_Collected material_
● ● ● ● ●

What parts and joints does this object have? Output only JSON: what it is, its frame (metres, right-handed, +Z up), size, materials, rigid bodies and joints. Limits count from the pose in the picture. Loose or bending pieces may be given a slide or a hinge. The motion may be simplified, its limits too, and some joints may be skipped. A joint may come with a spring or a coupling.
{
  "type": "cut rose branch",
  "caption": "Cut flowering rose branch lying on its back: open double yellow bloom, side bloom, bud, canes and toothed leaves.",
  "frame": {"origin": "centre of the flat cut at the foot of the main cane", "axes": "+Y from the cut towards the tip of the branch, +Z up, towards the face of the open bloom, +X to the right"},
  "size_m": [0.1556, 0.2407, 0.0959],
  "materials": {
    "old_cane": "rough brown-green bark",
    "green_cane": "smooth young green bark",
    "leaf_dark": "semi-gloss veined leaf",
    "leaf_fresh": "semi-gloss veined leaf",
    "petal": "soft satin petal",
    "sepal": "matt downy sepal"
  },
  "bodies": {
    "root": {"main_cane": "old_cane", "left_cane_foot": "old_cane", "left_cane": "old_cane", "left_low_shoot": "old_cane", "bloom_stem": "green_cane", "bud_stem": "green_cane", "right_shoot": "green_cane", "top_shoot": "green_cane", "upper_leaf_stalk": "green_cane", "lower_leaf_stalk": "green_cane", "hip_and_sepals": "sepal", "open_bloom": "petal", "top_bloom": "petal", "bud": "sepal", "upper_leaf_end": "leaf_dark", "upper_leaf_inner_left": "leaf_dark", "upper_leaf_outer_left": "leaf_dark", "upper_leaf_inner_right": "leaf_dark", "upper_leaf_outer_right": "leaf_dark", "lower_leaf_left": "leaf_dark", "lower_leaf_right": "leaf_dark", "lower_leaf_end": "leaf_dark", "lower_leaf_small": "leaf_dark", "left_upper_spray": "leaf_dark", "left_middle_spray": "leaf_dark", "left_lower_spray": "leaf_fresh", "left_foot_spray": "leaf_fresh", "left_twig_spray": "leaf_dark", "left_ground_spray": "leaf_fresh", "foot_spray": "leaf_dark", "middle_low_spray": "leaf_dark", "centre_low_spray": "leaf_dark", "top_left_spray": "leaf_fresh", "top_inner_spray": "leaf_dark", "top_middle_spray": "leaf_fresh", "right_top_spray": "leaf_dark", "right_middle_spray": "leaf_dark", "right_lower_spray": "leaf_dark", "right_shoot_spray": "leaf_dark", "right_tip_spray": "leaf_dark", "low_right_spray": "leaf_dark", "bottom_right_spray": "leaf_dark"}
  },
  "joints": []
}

● ● ● ● ●

_Written task_
Reproduce the material above without altering a single character.

_Exercise response_
What parts and joints does this object have? Output only JSON: what it is, its frame (metres, right-handed, +Z up), size, materials, rigid bodies and joints. Limits count from the pose in the picture. Loose or bending pieces may be given a slide or a hinge. The motion may be simplified, its limits too, and some joints may be skipped. A joint may come with a spring or a coupling.
{
  "type": "cut rose branch",
  "caption": "Cut flowering rose branch lying on its back: open double yellow bloom, side bloom, bud, canes and toothed leaves.",
  "frame": {"origin": "centre of the flat cut at the foot of the main cane", "axes": "+Y from the cut towards the tip of the branch, +Z up, towards the face of the open bloom, +X to the right"},
  "size_m": [0.1556, 0.2407, 0.0959],
  "materials": {
    "old_cane": "rough brown-green bark",
    "green_cane": "smooth young green bark",
    "leaf_dark": "semi-gloss veined leaf",
    "leaf_fresh": "semi-gloss veined leaf",
    "petal": "soft satin petal",
    "sepal": "matt downy sepal"
  },
  "bodies": {
    "root": {"main_cane": "old_cane", "left_cane_foot": "old_cane", "left_cane": "old_cane", "left_low_shoot": "old_cane", "bloom_stem": "green_cane", "bud_stem": "green_cane", "right_shoot": "green_cane", "top_shoot": "green_cane", "upper_leaf_stalk": "green_cane", "lower_leaf_stalk": "green_cane", "hip_and_sepals": "sepal", "open_bloom": "petal", "top_bloom": "petal", "bud": "sepal", "upper_leaf_end": "leaf_dark", "upper_leaf_inner_left": "leaf_dark", "upper_leaf_outer_left": "leaf_dark", "upper_leaf_inner_right": "leaf_dark", "upper_leaf_outer_right": "leaf_dark", "lower_leaf_left": "leaf_dark", "lower_leaf_right": "leaf_dark", "lower_leaf_end": "leaf_dark", "lower_leaf_small": "leaf_dark", "left_upper_spray": "leaf_dark", "left_middle_spray": "leaf_dark", "left_lower_spray": "leaf_fresh", "left_foot_spray": "leaf_fresh", "left_twig_spray": "leaf_dark", "left_ground_spray": "leaf_fresh", "foot_spray": "leaf_dark", "middle_low_spray": "leaf_dark", "centre_low_spray": "leaf_dark", "top_left_spray": "leaf_fresh", "top_inner_spray": "leaf_dark", "top_middle_spray": "leaf_fresh", "right_top_spray": "leaf_dark", "right_middle_spray": "leaf_dark", "right_lower_spray": "leaf_dark", "right_shoot_spray": "leaf_dark", "right_tip_spray": "leaf_dark", "low_right_spray": "leaf_dark", "bottom_right_spray": "leaf_dark"}
  },
  "joints": []
}